Three Marine Corps installations in North Carolina suffered catastrophic damage during Hurricane Florence, requiring billions of dollars in repairs so forces there can remain ready to respond to the nation's crises.

Last year's late-summer hurricane hovered over the East Coast for days, dumping up to three feet of rain in some areas. It left in its wake $3.8 billion in damages to facilities and housing at Camp Lejeune and Marine Corps Air Stations New River and Cherry Point, Brig. Gen. Benjamin Watson, head of Marine Corps Installations East, said Friday.

Between the three bases, 800 buildings and 4,000 houses were damaged by the deadly storm. Watson called the destruction a "gut punch" for the service and said it could have serious implications for national security.

The bases are host to II Marine Expeditionary Force, which makes up a third of the Corps.

Having installations from which Marines are called on to deploy in disrepair could leave the country vulnerable, Watson said.

"We just can't afford to be inoperable or unable to accomplish our mission as America's 911 force," he told local leaders and community members during a forum about the storm's aftermath.

Florence forced the Marine Corps to delay several of its deployments and East Coast training missions.

"A couple of the railroad trestles were destroyed, which has made the railroad unable to handle the traffic we need in order to deploy forces from [the East Coast]," Watson said.

The damage to base facilities left 3,000 service members displaced, he added, and 4,000 military families suffered varying levels of destruction to their on-base housing. Those homes are now in the process of being rebuilt or repaired, but when families are in limbo, Watson said it distracts Marines from their mission.

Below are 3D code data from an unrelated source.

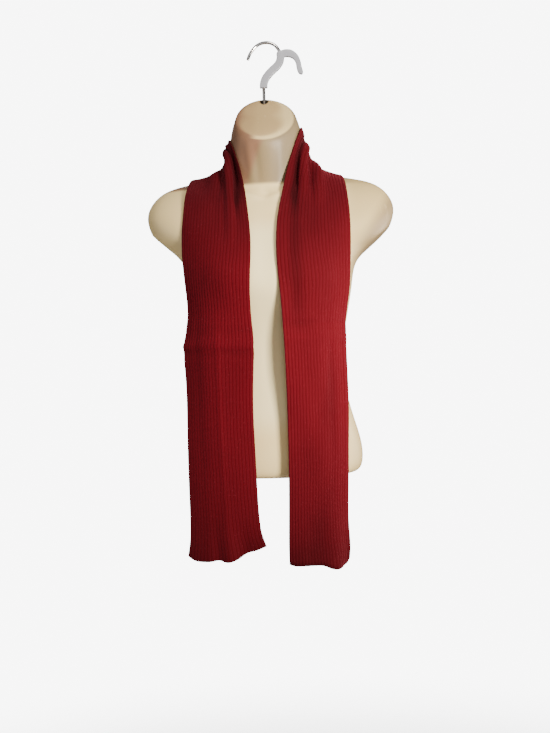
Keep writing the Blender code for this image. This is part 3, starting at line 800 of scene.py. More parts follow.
@dataclass
class TorsoForm:
    """The limbless moulded form that the scarf lies on."""

    columns: int = 16
    arm_rings: tuple[str, str] = ("armpit", "arm opening")
    arm_top: tuple[float, float] = (203.0, -304.0)  # x and z of the two ends of the arm's oval cut
    arm_foot: tuple[float, float] = (141.0, -358.0)
    arm_y: float = 10.0
    arm_half_depth: float = 46.0
    arm_turn: float = radians(28)
    arm_crease: float = 0.8
    smoothness: int = 3
    swell_end: float = 0.6  # of a swell's rise, at its ends
    sharp_degrees: float = 50.0
    hole_x: float = -3.0
    hole_radius: float = 6.3
    hole_foot: float = -126.0
    hole_top: float = -75.0

    def ring_point(self, ring: Ring, turn: float) -> list[float]:
        """The cage point at a turn round the ring, from +X toward the back."""
        across = abs(cos(turn)) ** ring.square
        along = abs(sin(turn)) ** ring.square
        x = ring.shift_x + ring.side_x * across * (1 if cos(turn) >= 0 else -1)
        end_y, end_z = (ring.back_y, ring.back_z) if sin(turn) > 0 else (ring.front_y, ring.front_z)
        return [x, ring.side_y + (end_y - ring.side_y) * along, ring.side_z + (end_z - ring.side_z) * along]

    def arm_point(self, turn: float, side: Side) -> list[float]:
        """A point of the oval in which an arm is cut off: a quarter turn is its top."""
        top, foot = Vector(self.arm_top), Vector(self.arm_foot)
        place = (top + foot) / 2 + (top - foot) / 2 * sin(turn)
        return [side.value * place.x, self.arm_y + self.arm_half_depth * cos(turn), place.y]

    def cage_ring(self, ring: Ring) -> list[list[float]]:
        """The cage points of one ring; the two arm rings have three points a side on the oval cut."""
        points = [self.ring_point(ring, 2 * pi * k / self.columns) for k in range(self.columns)]
        if ring.name in self.arm_rings:
            lift = 1 if ring.name == self.arm_rings[1] else -1
            turns = (pi / 2 * lift, lift * self.arm_turn, pi - lift * self.arm_turn)
            for side, middle in ((Side.RIGHT, 0), (Side.LEFT, self.columns // 2)):
                for step, turn in zip((0, side.value, -side.value), turns):
                    points[(middle + step) % self.columns] = self.arm_point(turn, side)
        return points

    def crease_arm_cuts(self, piece: Piece) -> None:
        """Keeps the rim of each arm's cut crisp when the cage is smoothed."""
        names = [ring.name for ring in FORM_RINGS]
        low, high = (names.index(name) for name in self.arm_rings)
        mesh = bmesh.from_edit_mesh(piece.data)
        rings, columns = (mesh.verts.layers.int[name] for name in ("ring", "column"))
        found = {(vertex[rings], vertex[columns]): vertex for vertex in mesh.verts}
        bpy.ops.mesh.select_all(action="DESELECT")
        for middle in (0, self.columns // 2):
            near = [(middle + step) % self.columns for step in (-1, 0, 1)]
            rim = [found[low, k] for k in near] + [found[high, k] for k in reversed(near)]
            for here, there in zip(rim, rim[1:] + rim[:1]):
                mesh.edges.get((here, there)).select = True
        bmesh.update_edit_mesh(piece.data)
        bpy.ops.transform.edge_crease(value=self.arm_crease)

    def raise_swells(self, piece: Piece) -> None:
        """Lifts the soft ridges on the front and presses the hollows in."""
        piece.data.update()
        for vertex in piece.data.vertices:
            if vertex.co.y > 0:
                continue
            here = Vector((vertex.co.x, vertex.co.z)) / MM
            rise = 0.0
            for swell in SWELLS:
                start, end = Vector((swell.x, swell.z)), Vector((swell.end_x, swell.end_z))
                along = end - start
                t = min(max((here - start).dot(along) / along.length_squared, 0.0), 1.0)
                off = (here - start - along * t).length / swell.half_width
                middle = self.swell_end + (1 - self.swell_end) * sin(pi * t)
                rise += swell.rise * np.exp(-(off**2)) * middle
            vertex.co += vertex.normal * rise * MM

    def build(self, finish: Material) -> Piece:
        """Models the form and returns it."""
        rings = np.array([self.cage_ring(ring) for ring in FORM_RINGS])
        piece = extruded_rings("moulded_form", rings)
        bpy.ops.mesh.select_mode(type="EDGE")
        self.crease_arm_cuts(piece)
        for number, ring in enumerate(FORM_RINGS):
            if ring.name in FIRM_RINGS:
                select_ring(piece, number)
                bpy.ops.transform.edge_crease(value=FIRM_RINGS[ring.name])
        set_mode("OBJECT")
        finish_modifier(piece, "SUBSURF", "Soft form", levels=self.smoothness, render_levels=self.smoothness)
        self.raise_swells(piece)
        height = self.hole_top - self.hole_foot
        middle = (self.hole_x * MM, 0.0, (self.hole_foot + height / 2) * MM)
        sizes = {"vertices": 48, "radius": self.hole_radius * MM, "depth": height * MM}
        cut_away(piece, add_object(bpy.ops.mesh.primitive_cylinder_add, location=middle, **sizes))
        smooth_shading(piece, self.sharp_degrees)
        return dress(piece, finish, Slot.FORM, "torso_form")


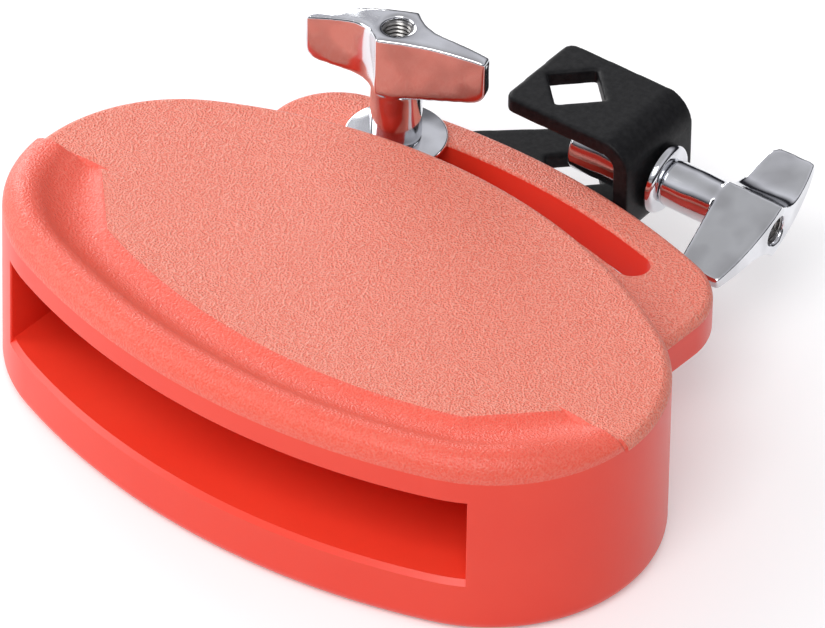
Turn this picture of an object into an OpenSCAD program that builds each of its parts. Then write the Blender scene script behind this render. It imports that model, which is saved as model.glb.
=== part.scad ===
// A moulded percussion block with a resonance slot in its front and a slotted lug behind,
// clamped by a wing nut to a folded steel bracket that grips a stand rod with an eye bolt.
// The origin is under the middle of the block, with the long axis along X and the slot facing -Y.

/* [Block] */
// Length of the block from tip to tip
block_l = 200; // [180:5:240]
// Depth in front of the tips
front_d = 57.2; // [52:0.2:68]
// Depth behind the tips
back_d = 61.6; // [55:0.2:75]
// Radius of the tips, seen from above
tip_r = 47.5; // [42:0.5:50]
// Height of the flat top
top_h = 51.2; // [48:0.2:60]
// Rounding of the top edge behind the lip
top_round = 3; // [1:0.5:5]
// Rounding of the bottom edge
bottom_round = 4; // [1:0.5:6]

/* [Playing lip] */
// Height of the lip's crest above the flat top
lip_h = 5.4; // [3:0.2:7]
// Radius of the crest
crest_r = 6; // [5:0.5:8]
// Distance from the front wall to the flat top, across crest and scoop
lip_w = 25; // [23:0.5:30]
// Depth of the scoop below the flat top
scoop_d = 1; // [0.5:0.1:2]
// Angle by which each end of the lip stops short of the tip
lip_stop_a = 4; // [2:1:10]

/* [Resonance slot] */
// Height of the slot's floor
slot_z = 16.8; // [12:0.2:20]
// Height of the slot
slot_h = 26; // [18:0.2:27]
// Solid plastic at each end of the slot
slot_end = 22.6; // [18:0.2:30]
// Thickness of the wall behind the chamber
back_wall = 10; // [6:1:14]

/* [Lug] */
// Height of the lug's top
lug_top = 38; // [36:1:42]
// Thickness of the lug
lug_t = 12; // [10:0.5:16]
// Distance from each tip of the block to the lug's end
lug_in = 28.4; // [24:0.2:34]
// Radius of the lug's corners, seen from above
lug_corner_r = 21; // [14:1:30]
// Distance from the slot's middle line to the lug's back edge
lug_rim = 14.7; // [13:0.1:18]
// Radius of the slot's middle line
track_r = 190; // [180:5:300]
// Distance from the block's back to the slot's middle line
track_gap = 14.2; // [14:0.1:18]
// Width of the slot in the lug
track_w = 9.5; // [9:0.1:11]
// Distance between the centres of the slot's round ends
track_l = 87; // [80:0.2:92]

/* [Hardware] */
// Diameter of the bolts
bolt_d = 8; // [7:0.1:8.2]
// Clearance all round each bolt in the nut that turns on it
run_gap = 0.08; // [0.05:0.01:0.1]
// Clearance all round each bolt in the plates and washers
hole_gap = 0.25; // [0.2:0.05:0.4]
// Gap left between faces that touch and turn
face_gap = 0.05; // [0.02:0.01:0.1]
// How far each bolt reaches into its wing nut
bolt_reach = 24; // [18:1:28]
// Position of the clamp bolt along the block
clamp_x = -38.4; // [-42:0.2:-30]
// Width of the clamp bolt's hexagonal head across its flats
head_w = 13; // [12:0.5:14]
// Thickness of the head
head_t = 5.3; // [4:0.1:6]
// Diameter of the clamp washer
clamp_washer_d = 28; // [24:0.2:28]
// Thickness of the clamp washer
clamp_washer_t = 1.5; // [1:0.1:2]
// Diameter of the rod washer
rod_washer_d = 19.5; // [16:0.5:22]
// Thickness of the rod washer
rod_washer_t = 2.3; // [1.5:0.1:3]

/* [Wing nut] */
// Height of a wing nut
nut_h = 36.2; // [34:0.1:38]
// Diameter of its hub
hub_d = 14.1; // [13:0.1:14.2]
// Distance from the axis to the end of a wing
wing_l = 26; // [22:0.2:27]
// Thickness of a wing at its end
wing_t = 3.8; // [3:0.1:5]
// Distance from the axis to the corner where a wing leaves the hub
shoulder_y = 8.2; // [7.8:0.1:9]
// Offset of that corner along the wing
shoulder_x = 3; // [2:0.1:5]
// Radius of the hollow side of each wing
hollow_r = 12; // [10:0.5:14]
// Drop of the wing's top edge from hub to end
wing_drop = 3.9; // [2:0.1:5]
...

"What allows them to be successful is the fact that we have the facilities, people and resources to prepare them for what they do when they go overseas in the service of our nation," he said. "What allows them to focus while they are overseas is the collective effort we put as a community into taking care of their families while they're gone."

Much of the infrastructure damaged in the storms were old buildings the Marine Corps had been "putting Band-Aids on for years," Watson said.

Many are now uninhabitable and need to be torn down and rebuilt to withstand future storms -- because they're coming, he said.

"We're only about six months out from the next hurricane season," Watson said. "That's scary."

The Marine Corps needs support from leaders at the state and national level as it requests the $3.8 billion for repairs.

"Our resilience kind of works against us in some ways," Watson said. "As military members ... [we] are resilient. But we need help here to get well from last year's storms."